DIRECTIVE>
Write out all lines holding the word "before".

RECORDED INFORMATION>
## BEGIN

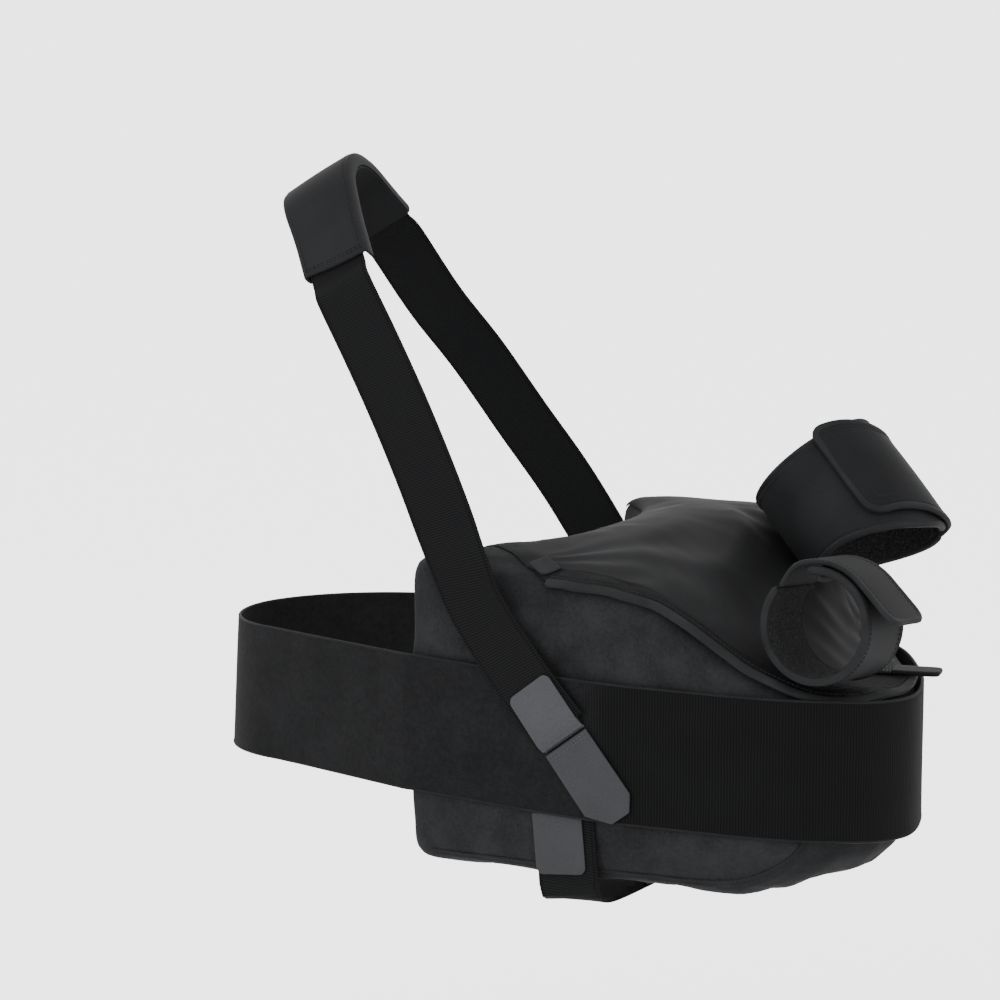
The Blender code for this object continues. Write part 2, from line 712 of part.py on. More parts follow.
def build_lower_tab():
    """The same tab at the strap's other end; its end leaf lies under the belt."""
    half = 0.5 * TAB_WIDTH

    def over_cover(offset):
        return lambda x, z: hanging(x, z, offset)

    start, line = LOWER_TAB_START, LOWER_TAB_LINE
    leaf = tab_spots(start, line, (0.0, 0.003, 0.012, 0.026, 0.0445))
    widths = np.array([half - 0.003, half, half, half, half])
    path, side, away = tab_frames(leaf, over_cover(STRAP_ON_COVER + STRAP_THICKNESS + 2.0 * GAP))
    band("lower_tab_outer_leaf", path, side, away, widths, widths, LEAF, hook_tape())
    path, side, away = tab_frames(leaf[2:], over_cover(COVER_OUT + GAP))
    band("lower_tab_inner_leaf", path, side, away, half - 0.001, half - 0.001, LEAF, hook_tape())
    end = tab_spots(start, line, (0.062, 0.075, 0.098, 0.110))
    path, side, away = tab_frames(end, over_cover(COVER_OUT + GAP))
    left = np.array([half, half, half, 0.006])
    right = np.array([half, half, half, 0.010])
    band("lower_tab_end_leaf", path, side, away, left, right, 2.0 * LEAF, hook_tape())


# The shoulder pad

def pad_frames(distances, lift):
    places = [shoulder_place(distance, lift) for distance in distances]
    path = np.array([place[0] for place in places])
    out = np.array([place[1] for place in places])
    return path, np.array([shoulder_axis()] * len(places)), out


def build_pad():
    """Padded sleeve round the strap: base cloth, foam layer and a cover with side walls."""
    distances = np.linspace(*PAD_RUN, 20)
    narrow, wide = PAD_WIDTH
    half = 0.5 * (narrow + (wide - narrow) * smoothstep(1.0 - np.abs(distances) / 0.080))
    base = 0.0012
    thick = 0.0050
    under = -0.0010
    path, side, out = pad_frames(distances, under - thick - base - GAP)
    band("pad_base_cloth", path, side, out, half, half, base, twill())
    path, side, out = pad_frames(distances, under - thick)
    band("pad_foam", path, side, out, half - 0.003, half - 0.003, thick - GAP, foam())
    # The cover is a channel: its walls reach down to the base cloth on both sides
    low = under - thick
    high = STRAP_THICKNESS + 0.0010
    wall, roof = 0.0018, 0.0022
    rows = []
    for distance, edge in zip(distances, half):
        inside = edge - wall
        profile = [(-edge, low), (-edge, high + 0.5 * roof), (0.002 - edge, high + roof),
                   (edge - 0.002, high + roof), (edge, high + 0.5 * roof), (edge, low),
                   (inside, low), (inside, high), (-inside, high), (-inside, low)]
        rows.append([shoulder_place(distance, lift)[0] + shoulder_axis() * across for across, lift in profile])
    points = np.array(rows)
    count = points.shape[1]
    faces = grid_faces(len(distances), count, closed=True)
    faces.append(list(range(count)))
    faces.append([(len(distances) - 1) * count + j for j in range(count)])
    add_object("pad_cover", points.reshape(-1, 3), faces, twill())


# What lies on top of the cushion

def build_top(surface):
    """The forearm sheet, the base strap that the cuffs hold on to, and its bound edge and tabs."""
    low = COVER_OUT + GAP
    points = surface[0]
    begin = int(np.argmin(np.abs(points[:STATIONS // 2, 11, 0] - 0.137)))
    finish = begin + int(np.argmin(np.linalg.norm(points[begin:, 11, :2] - np.array([0.362, -0.085]), axis=1)))
    cushion_patch("forearm_sheet", surface, slice(begin, STATIONS - 2), range(13, 18), low, low + 0.0012, twill(),
                  border=0.0004)
    cushion_patch("forearm_base_strap", surface, slice(begin, finish + 1), range(10, 14), low, low + 0.0025,
                  webbing(), border=0.0004)
    cushion_patch("base_strap_binding", surface, slice(begin, finish + 1), (9, 10), low, low + 0.0028, bias_tape())
    up = np.array([[0.0, 0.0, 1.0]] * 2)
    across = unit(points[begin, 13] - points[begin, 11])
    before = unit(np.cross(across, up[0]))
    if before[0] > 0.0:
        before = -before
    start = points[begin, 12] + before * 0.0008 + up[0] * (low + 0.0006)
    left = np.array([start, start + before * 0.010])
    taper = np.array([0.012, 0.009])
    band("base_strap_start_tab", left, np.array([across] * 2), up, taper, taper, 0.0016, hook_tape())
    level = ARM_REST + low + 0.0025 + 3.0 * GAP
    end = np.array([[0.3690, -0.0985, level], [0.4010, -0.0945, level]])
    side = np.array([unit(np.array([-0.12, 1.0, 0.0]))] * 2)
    band("base_strap_end_tab", end, side, up, 0.011, 0.011, 0.0026, hook_tape())


# The cuffs

def cuff_basis(axis, reference):
    """Axis and two directions across it: the first one leans towards the reference."""
    axis = unit(axis)
    first = unit(np.array(reference) - axis * np.dot(reference, axis))
    return axis, first, np.cross(axis, first)


class Cuff:
    """Places on a cuff: an angle round it, a distance along it and a radius."""

    def __init__(self, centre, axis, reference, turn):
        self.centre = np.array(centre)
        self.axis, self.first, second = cuff_basis(axis, reference)
        self.second = second * turn

    def frames(self, degrees, radii, shift):
        angle = np.radians(np.asarray(degrees, float))[:, None]
        out = np.cos(angle) * self.first + np.sin(angle) * self.second
        along = np.broadcast_to(shift, len(angle))[:, None]
        path = self.centre + self.axis * along + out * np.broadcast_to(radii, len(angle))[:, None]
        side = np.array([self.axis] * len(angle))
        return path, side, out


def arm_cuff():
    """Angles run from the wearer's front towards the lateral side."""
    return Cuff(ARM_CENTRE, ARM_AXIS, (0.0, -1.0, 0.0), -1.0)


def wrist_cuff():
    """Angles run from the top towards the lateral side."""
    return Cuff(WRIST_CENTRE, WRIST_AXIS, (0.0, 0.0, 1.0), -1.0)


def cuff_band(name, cuff, angles, radius, half, extra, thickness, finish, shift=0.0):
    """A band round the cuff; extra widens it on the side the axis points to."""
    path, side, out = cuff.frames(angles, radius, shift)
    band(name, path, side, out, np.full(len(angles), half), half + extra, thickness, finish)


def lateral_flare(angles):
    """The upper-arm cuff is cut longer over the lateral side of the arm."""
    turned = np.where(angles < -90.0, angles + 360.0, angles)
    return 0.024 * smoothstep((turned + 20.0) / 105.0) * smoothstep((235.0 - turned) / 105.0)


def build_cuff_body(name, cuff, radius, width, first, last, edges, flare):
    """Lining, shell and the two bound edges of one cuff."""
    angles = np.linspace(first, last, 30)
    extra = flare(angles)
    outside = radius + CUFF_LINING + GAP
    half = 0.5 * width - 0.005
    cuff_band(name + "_lining", cuff, angles, radius, half, extra, CUFF_LINING, mesh_lining())
    cuff_band(name + "_shell", cuff, angles, outside, half, extra, CUFF_SHELL, twill())
    whole = CUFF_LINING + CUFF_SHELL + GAP
    for sign, edge, more in zip((-1.0, 1.0), edges, (0.0 * extra, extra)):
        shift = sign * (0.5 * width - 0.0022) + more
        cuff_band(name + edge, cuff, angles, radius, 0.0022, 0.0 * extra, whole, bias_tape(), shift)


def flap_pieces(name, points, axis, centre, halves, corners, hinge):
    """A flap with its bound rim and the hook patch under its free end.

    The halves reach from its centre line against and along the axis, and the corners are
    how much each of them loses at the free end.
    """
    side = np.array([axis] * len(points))
    along = tangents(points)
    out = unit(np.cross(side, along))
    if np.dot(out[0], points[0] - centre) < 0.0:
        out = -out
    at_end = np.linspace(0.0, 1.0, len(points)) > 0.98
    outer = [np.where(at_end, half - cut, half) for half, cut in zip(halves, corners)]
    inner = [wide - 0.0035 for wide in outer]
    band(name, points, side, out, inner[0], inner[1], 0.0026, twill(), offset=0.0012, origin=hinge)
    # The rim: two side strips and the end strip in one closed piece, open at the root
    outer_left = points - side * outer[0][:, None]
    outer_right = points + side * outer[1][:, None]
    gap = 0.0004
    inner_left = points - side * (inner[0] + gap)[:, None]
    inner_right = points + side * (inner[1] + gap)[:, None]
    beyond = along[-1] * 0.0035
    clear = along[-1] * gap
    rim_outer = np.vstack([outer_left[:-1], [outer_left[-1] + beyond], [outer_right[-1] + beyond],
                           outer_right[:-1][::-1]])
    rim_inner = np.vstack([inner_left[:-1], [inner_left[-1] + clear], [inner_right[-1] + clear],
                           inner_right[:-1][::-1]])
    away = np.vstack([out, out[::-1]])
    ring = np.stack([rim_outer, rim_inner], 1)
    low, high = ring + away[:, None] * 0.0008, ring + away[:, None] * 0.0044
    sheet_solid(name + "_binding", high, low, bias_tape(), hinge)
    patch = slice(len(points) - 5, len(points) - 1)
    reach = [half - 0.008 - cut for half, cut in zip(halves, corners)]
    band(name + "_hook_patch", points[patch], side[patch], out[patch], reach[0], reach[1], 0.0009,
         hook_tape(), origin=hinge)


def build_upper_arm_cuff():
    cuff = arm_cuff()
    build_cuff_body("upper_arm_cuff", cuff, ARM_RADIUS, ARM_CUFF_WIDTH, 115.0, -228.0,
                    ("_upper_binding", "_lower_binding"), lateral_flare)
    outside = ARM_RADIUS + CUFF_LINING + CUFF_SHELL + 3.0 * GAP + 0.0006
    angles = np.concatenate([[129.5, 126.5, 123.0, 119.5, 116.5], np.linspace(109.0, 25.0, 13)])
    step = smoothstep((129.5 - angles) / 11.0)
    path, _, _ = cuff.frames(angles, ARM_RADIUS - 0.0004 + (outside - ARM_RADIUS + 0.0004) * step, 0.0)
    slant = smoothstep((angles - 30.0) / 85.0)
    path = path + cuff.axis * (0.022 * slant - 0.009)[:, None]
    hinge = cuff.frames([130.0], ARM_RADIUS + 0.0046, 0.013)[0][0]
    flap_pieces("upper_arm_flap", path, cuff.axis, cuff.centre, (0.033, 0.048), (0.005, 0.014), hinge)


def build_wrist_cuff():
    cuff = wrist_cuff()
    build_cuff_body("wrist_cuff", cuff, WRIST_RADIUS, WRIST_CUFF_WIDTH, -12.0, 308.0,
                    ("_rear_binding", "_front_binding"), lambda angles: 0.0 * angles)
    outside = WRIST_RADIUS + CUFF_LINING + CUFF_SHELL + 3.0 * GAP + 0.0006
    angles = np.concatenate([np.linspace(-49.0, -17.0, 7), np.linspace(-9.0, 44.0, 8)])
    step = smoothstep((angles + 49.0) / 30.0)
    wrapped, _, _ = cuff.frames(angles, WRIST_RADIUS - 0.0004 + (outside - WRIST_RADIUS + 0.0004) * step, 0.0)
    straight = unit(wrapped[-1] - wrapped[-2])
    tail = np.array([wrapped[-1] + straight * s for s in (0.009, 0.018, 0.027, 0.036)])
    path = np.vstack([wrapped, tail])
    hinge = cuff.frames([-49.5], WRIST_RADIUS + 0.0046, 0.0)[0][0]
    flap_pieces("wrist_flap", path, cuff.axis, cuff.centre, (0.027, 0.027), (0.007, 0.007), hinge)


def clear_scene():
    for found in list(bpy.data.objects):
        bpy.data.objects.remove(found)


def main():
    clear_scene()
    surface = cushion_surface()
    build_foam(surface)
    build_cover(surface)
    build_front_binding()
    build_zip()
    end, along = build_belt()
    build_belt_tab(end, along)
    build_strap()
    build_front_tab()
    build_lower_tab()
    build_pad()
    build_top(surface)
    build_upper_arm_cuff()
    build_wrist_cuff()


main()
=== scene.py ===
"""Abduction arm sling: the looks of each piece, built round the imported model. Lengths are in metres."""
import math

import bmesh
import bpy
import numpy as np
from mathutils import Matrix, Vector, noise
from mathutils.bvhtree import BVHTree


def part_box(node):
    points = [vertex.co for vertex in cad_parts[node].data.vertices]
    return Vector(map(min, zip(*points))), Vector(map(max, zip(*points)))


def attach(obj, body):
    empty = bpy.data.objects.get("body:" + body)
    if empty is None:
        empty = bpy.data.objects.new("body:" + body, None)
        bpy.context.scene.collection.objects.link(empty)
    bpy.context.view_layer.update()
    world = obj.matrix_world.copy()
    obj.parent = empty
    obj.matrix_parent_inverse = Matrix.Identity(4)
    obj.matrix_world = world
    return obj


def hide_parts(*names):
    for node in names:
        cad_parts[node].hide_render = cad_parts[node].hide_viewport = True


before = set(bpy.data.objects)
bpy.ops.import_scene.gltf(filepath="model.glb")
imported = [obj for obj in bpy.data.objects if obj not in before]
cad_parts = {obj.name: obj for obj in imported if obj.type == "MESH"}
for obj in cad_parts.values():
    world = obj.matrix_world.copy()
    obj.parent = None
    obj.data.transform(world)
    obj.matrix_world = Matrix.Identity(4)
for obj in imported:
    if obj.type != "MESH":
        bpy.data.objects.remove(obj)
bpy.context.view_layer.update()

# ---------------------------------------------------------------- dimensions, as in the CAD model
TRUNK = (0.152, 0.107)
BODY_SIDE = (0.156, 0.112)
BODY_SIDE_ANGLES = (-79.3, 31.0)
OUTLINE = [(0.029, -0.156), (0.100, -0.171), (0.170, -0.183), (0.240, -0.192), (0.300, -0.195),
           (0.350, -0.182), (0.3805, -0.142), (0.3825, -0.092), (0.370, -0.040), (0.344, 0.016),
           (0.297, 0.050), (0.245, 0.066), (0.195, 0.073), (0.148, 0.074)]
COVER_OUT = 0.0020
BELT_WIDTH = 0.100
BELT_THICKNESS = 0.0025
BELT_OFFSET = 0.0040
BELT_BULGE = 0.0042
BELT_LAP = 0.060
BELT_CLOSURE_X = 0.112
STRAP_WIDTH = 0.046
STRAP_THICKNESS = 0.0018
LEAF = 0.0012
GAP = 0.0003
TAB_WIDTH = 0.038
OVER_BELT = 0.0008
STRAP_OVER_BELT = OVER_BELT + LEAF + GAP
STRAP_ON_COVER = COVER_OUT + LEAF + 2.0 * GAP
SHOULDER_CENTRE = np.array([-0.0575, -0.0064, 0.3430])
SHOULDER_RADIUS = 0.047
SHOULDER_TILT = math.radians(32.0)
SHOULDER_SLOPE = math.radians(51.0)
PAD_RUN = (-0.078, 0.106)
ARM_AXIS = (0.641, -0.263, -0.720)
ARM_CENTRE = (0.313, -0.0125, 0.158)
ARM_RADIUS = 0.045
ARM_CUFF_WIDTH = 0.075
WRIST_AXIS = (-0.253, -0.962, 0.101)
WRIST_CENTRE = (0.338, -0.172, 0.0985)
WRIST_RADIUS = 0.0355
WRIST_CUFF_WIDTH = 0.060
FRONT_TAB_START = np.array([0.1276, 0.0462])
FRONT_TAB_LINE = np.array([0.593, -0.805])
LOWER_TAB_START = np.array([0.1515, -0.0885])
LOWER_TAB_LINE = np.array([-0.09, 1.0])
FOAM_TOP_FRONT = 0.126
FOAM_TOP_RISE = 0.0140
FRONT_DROP = 0.008
ARM_REST = 0.046
UP = np.array([0.0, 0.0, 1.0])
SHOULDER_AXIS = np.array([math.cos(SHOULDER_TILT), 0.0, math.sin(SHOULDER_TILT)])
EDGE_REST = 0.0125      # how far in from the cushion's outline the cloth on its top comes to rest
DYE = 0.31              # how dark the cloth's greys are dyed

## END

RESPONSE>
    before = unit(np.cross(across, up[0]))
    if before[0] > 0.0:
        before = -before
    start = points[begin, 12] + before * 0.0008 + up[0] * (low + 0.0006)
    left = np.array([start, start + before * 0.010])
before = set(bpy.data.objects)
imported = [obj for obj in bpy.data.objects if obj not in before]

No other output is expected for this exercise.